A number of conservatives, such as Senator Rand Paul, have been promoting “right-to-work” legislation in response to the growing power of labor unions. On the surface, such legislation might appear to be consistent with free market principles. But is it?
Wikipedia says that
Right-to-work laws are statutes enforced in twenty-two U.S. states, mostly in the southern or western U.S., allowed under provisions of the Taft-Hartley Act, which prohibit agreements between labor unions and employers that make membership, payment of union dues, or fees a condition of employment, either before or after hiring, which would require the workplace to be a closed shop.
Where pro-union legislation, such as the National Labor Relations Act, force employers to negotiate with labor union leaders, right-to-work legislation prohibits employers from making union membership a condition of employment. In both instances, employers are prohibited from acting on their own judgment.
There is no such thing as a right to work. There is only the right of an employer to offer a job and the right of an employee to accept that offer. Morally, each should be free to act on his own judgment. The employer should be free to stipulate whatever conditions of employment he desires, and the employee should also be free to accept those he finds acceptable and reject those he does not.

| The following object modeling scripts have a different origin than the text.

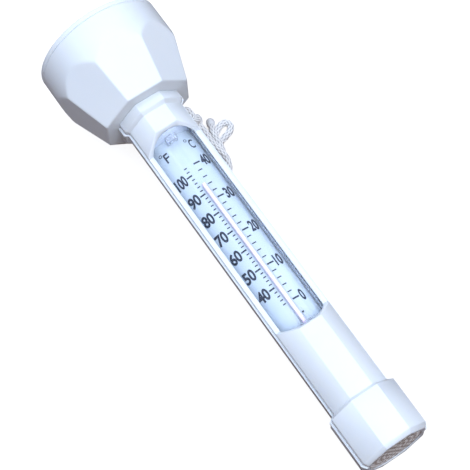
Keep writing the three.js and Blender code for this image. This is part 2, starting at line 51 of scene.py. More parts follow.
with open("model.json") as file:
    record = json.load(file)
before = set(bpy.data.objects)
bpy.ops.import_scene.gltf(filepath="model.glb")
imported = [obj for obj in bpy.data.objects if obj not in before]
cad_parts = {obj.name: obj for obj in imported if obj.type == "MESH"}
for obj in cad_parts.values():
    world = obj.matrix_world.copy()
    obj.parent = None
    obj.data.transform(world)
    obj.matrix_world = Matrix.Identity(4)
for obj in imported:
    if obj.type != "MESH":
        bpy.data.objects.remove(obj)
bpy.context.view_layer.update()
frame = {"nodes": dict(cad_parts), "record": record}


def size_of(node):
    """A CAD node's box in millimetres: its lowest corner and its highest."""
    low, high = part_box(node)
    return np.array(low) / MM, np.array(high) / MM


# ---- the frame -----------------------------------------------------------------------------------

LENGTH = 240.0  # foot end to lid, along the axis
HEAD_RADIUS = float(size_of("float_bowl")[1][0])


def lying():
    """The matrix that lays a standing piece down the way the frame does."""
    top = next(m for m in frame["record"]["mounts"] if m["name"] == "head_top")
    axis = Vector(top["axis"]).normalized()
    right = Vector((1, 0, 0))
    back = axis.cross(right)
    foot = Vector(top["pos_m"]) - axis * LENGTH * MM
    turned = Matrix((right, back, axis)).transposed().to_4x4()
    return Matrix.Translation(foot) @ turned


LYING = lying()

# ---- camera --------------------------------------------------------------------------------------

CAMERA_AIM = (-1.3, 0.9, 24.8)
CAMERA_DISTANCE = 708.7
CAMERA_ELEVATION = 64.2  # degrees above the floor
CAMERA_AZIMUTH = 26.95  # degrees, from looking along +y towards looking along +x
CAMERA_ROLL = -7.7
CAMERA_LENS = 120.0


def add_camera():
    data = bpy.data.cameras.new("camera")
    data.lens = CAMERA_LENS
    data.clip_start = 0.01
    camera = bpy.data.objects.new("camera", data)
    bpy.context.scene.collection.objects.link(camera)
    azimuth = math.radians(CAMERA_AZIMUTH)
    elevation = math.radians(CAMERA_ELEVATION)
    level = Vector((math.sin(azimuth), math.cos(azimuth), 0))
    look = level * math.cos(elevation) - Vector((0, 0, math.sin(elevation)))
    roll = Matrix.Rotation(math.radians(CAMERA_ROLL), 4, "Z")
    camera.matrix_world = look.to_track_quat("-Z", "Y").to_matrix().to_4x4() @ roll
    camera.location = Vector(CAMERA_AIM) * MM - look * CAMERA_DISTANCE * MM
    bpy.context.scene.camera = camera


# ---- meshes --------------------------------------------------------------------------------------

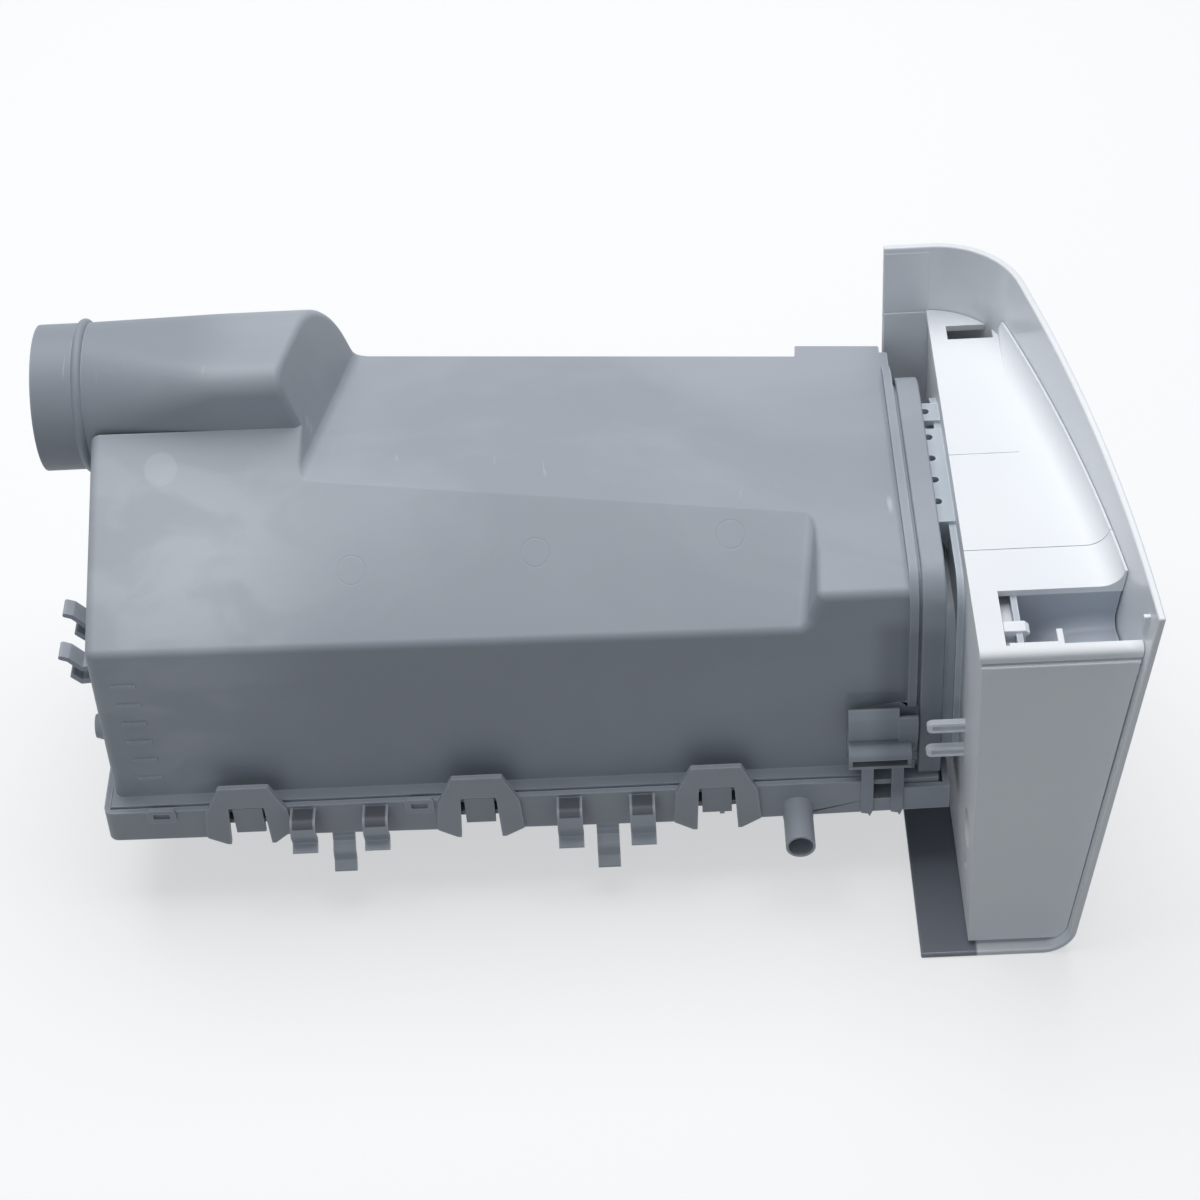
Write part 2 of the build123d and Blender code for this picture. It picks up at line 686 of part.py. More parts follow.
def scoop_profile(grow):
    """The scoop seen from the side: deep at its rear, rising towards the skin."""
    top = plate_top - skin_wall
    x0 = grip_x0 + bowl_set_in - grow
    ramp_end = grip_x0 + bowl_set_in + ramp_length
    low = top - grip_depth - grow
    ramp_top = top - grip_rise - grow
    return make_face(Curve() + [
        Line((x0, top + 6), (x0, low)),
        Spline((x0, low), (ramp_end, ramp_top), tangents=[(0.8, 0.6), (1, 0)]),
        Line((ramp_end, ramp_top), (500, ramp_top)),
        Line((500, ramp_top), (500, top + 6)),
        Line((500, top + 6), (x0, top + 6))])


def grip_bowl():
    """The grey finger scoop under the opening, with one short rib."""
    top = plate_top - skin_wall
    hollow = extrude(along(grip_y1) * scoop_profile(0.0), grip_y1 - grip_y0)
    far_low = [e for e in hollow.edges().group_by(Axis.Y)[-1]
               if e.center().Z < top - 5 and e.center().X > grip_x0 + bowl_set_in + 1]
    hollow = fillet(far_low, 5.0)
    shell = extrude(along(grip_y1 + wall) * scoop_profile(wall), grip_y1 - grip_y0 + 2 * wall)
    shell &= block(300, 500, grip_y0 + bowl_near_gap, 50, 0, top)
    x_rib = grip_x0 + bowl_set_in + 12.0
    rib = block(x_rib, x_rib + 1.6, grip_y0 + bowl_near_gap, grip_y0 + 6.0, top - 20.0, top - 5.0)
    return (shell - hollow + rib) & skin_room(seat_gap + 0.4)


def main():
    os.makedirs("parts", exist_ok=True)
    nodes = {
        "hopper_tub": hopper_tub(),
        "water_cover": water_cover(),
        "spray_plate": spray_plate(),
        "drawer_tray": drawer_tray(),
        "softener_cap": siphon_cap(tray_cross + 8, tray_divider + 6),
        "handle_body": handle_body(),
        "top_cover": top_cover(),
        "grip_frame": grip_frame(),
        "grip_bowl": grip_bowl(),
        "front_skin": front_skin(),
    }
    for name, shape in nodes.items():
        placed = to_row_frame * shape
        placed.label = name
        export_step(placed, f"parts/{name}.step")
        print(name, round(placed.volume), placed.bounding_box().min, placed.bounding_box().max)


main()
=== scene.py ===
# %% [markdown]
# A washing machine's detergent dispenser: a grey hopper tub, its water cover,
# and a drawer with a white front, lying with the tub's floor upwards. The solid
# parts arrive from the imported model, already in place and in metres. What is
# left for this script is what moulding and use leave on them, some thin details,
# and the light and camera of the picture.

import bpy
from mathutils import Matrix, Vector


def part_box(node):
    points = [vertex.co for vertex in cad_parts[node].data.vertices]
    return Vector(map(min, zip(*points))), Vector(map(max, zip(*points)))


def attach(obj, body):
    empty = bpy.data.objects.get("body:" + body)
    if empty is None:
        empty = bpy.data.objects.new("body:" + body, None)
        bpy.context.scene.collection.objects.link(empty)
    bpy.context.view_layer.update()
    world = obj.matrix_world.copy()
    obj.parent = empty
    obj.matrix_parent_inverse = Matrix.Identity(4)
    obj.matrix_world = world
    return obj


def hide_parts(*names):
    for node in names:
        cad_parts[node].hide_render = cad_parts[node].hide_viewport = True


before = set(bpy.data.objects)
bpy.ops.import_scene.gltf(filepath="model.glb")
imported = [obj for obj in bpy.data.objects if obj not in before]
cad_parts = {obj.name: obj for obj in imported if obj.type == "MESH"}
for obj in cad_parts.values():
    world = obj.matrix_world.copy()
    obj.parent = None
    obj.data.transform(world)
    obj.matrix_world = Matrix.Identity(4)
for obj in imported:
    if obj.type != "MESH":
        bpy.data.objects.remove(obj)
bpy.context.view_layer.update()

import math

import bmesh
import bpy
import numpy as np
from mathutils import Matrix, Vector

print("nodes:", sorted(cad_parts))

# %% [markdown]
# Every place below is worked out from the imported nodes. The tub's rear wall,
# its near wall and the joint between tub and cover are the three datum planes
# that a moulder would measure from, so they are read once here.

# %% Datum planes and units
MM = 0.001
SPIGOT_REACH, SKIN_OVERHANG, SKIN_DROP = 21.5, 54, 50
tub_low = Vector(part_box("hopper_tub")[0])
skin_low = Vector(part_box("front_skin")[0])
REAR_X = tub_low.x + SPIGOT_REACH * MM
NEAR_Y = skin_low.y + SKIN_OVERHANG * MM
JOINT_Z = skin_low.z + SKIN_DROP * MM


def place(x, y, z):
    """A point in metres from its distances in millimetres off the datum planes."""
    return Vector((REAR_X + x * MM, NEAR_Y + y * MM, JOINT_Z + z * MM))


ORIGIN = np.array(place(0, 0, 0))
print("datum corner:", tuple(round(v, 4) for v in ORIGIN))

# %% [markdown]
# Moulded plastic is never one flat colour. Three effects make most of its
# look, and several materials share them, so each is a node group with named
# inputs: the fine spark-eroded grain of the mould, slow clouds where the melt
# flowed and cooled, and edges rubbed pale by handling.


# %% A helper that starts a node group
def start_group(name, inputs, outputs):
    """An empty shader group with the named sockets, and its two end nodes."""
    group = bpy.data.node_groups.new(name, "ShaderNodeTree")
    for label, kind, value in inputs:
        socket = group.interface.new_socket(name=label, in_out="INPUT", socket_type=kind)
        if value is not None:
            socket.default_value = value
    for label, kind in outputs:
        group.interface.new_socket(name=label, in_out="OUTPUT", socket_type=kind)
    entry = group.nodes.new("NodeGroupInput")
    leave = group.nodes.new("NodeGroupOutput")
    return group, entry.outputs, leave.inputs


def wire(tree, source, target):
    """One link between two sockets."""
    tree.links.new(source, target)


def math_node(tree, operation, first, second, clamp=False):
    """A Math node fed by sockets or plain numbers; returns its output."""
    node = tree.nodes.new("ShaderNodeMath")
    node.operation = operation
    node.use_clamp = clamp
    for index, value in enumerate((first, second)):
        if isinstance(value, (int, float)):
            node.inputs[index].default_value = value
        else:
            wire(tree, value, node.inputs[index])
    return node.outputs[0]


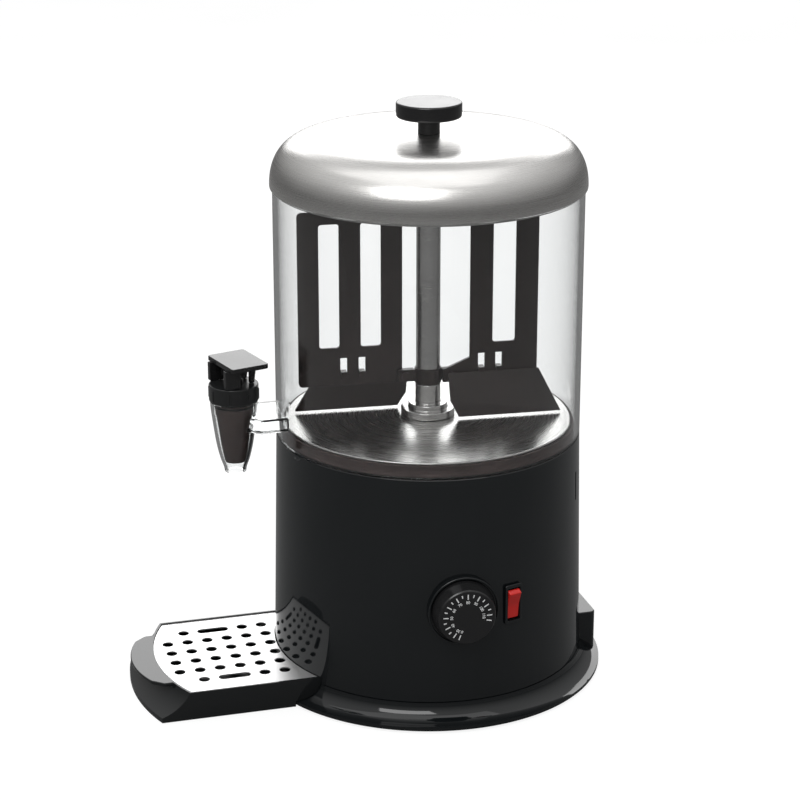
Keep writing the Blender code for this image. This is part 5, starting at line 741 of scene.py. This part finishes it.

If an employer believes that dealing with a labor union is beneficial to his business, he should be free to make union membership a condition of employment. Similarly, if he does not want to deal with labor union leaders, he should be free to refuse to do so. No matter his decision, if he is unable to find the workers that his business needs, he will either change his decision or go out of business.
The solution to the political power of labor unions is not further restrictions on the freedom of business owners. The solution is to get government completely out of the employer/employee relationship. The solution is to repeal all laws that force employers to act contrary to their own judgment.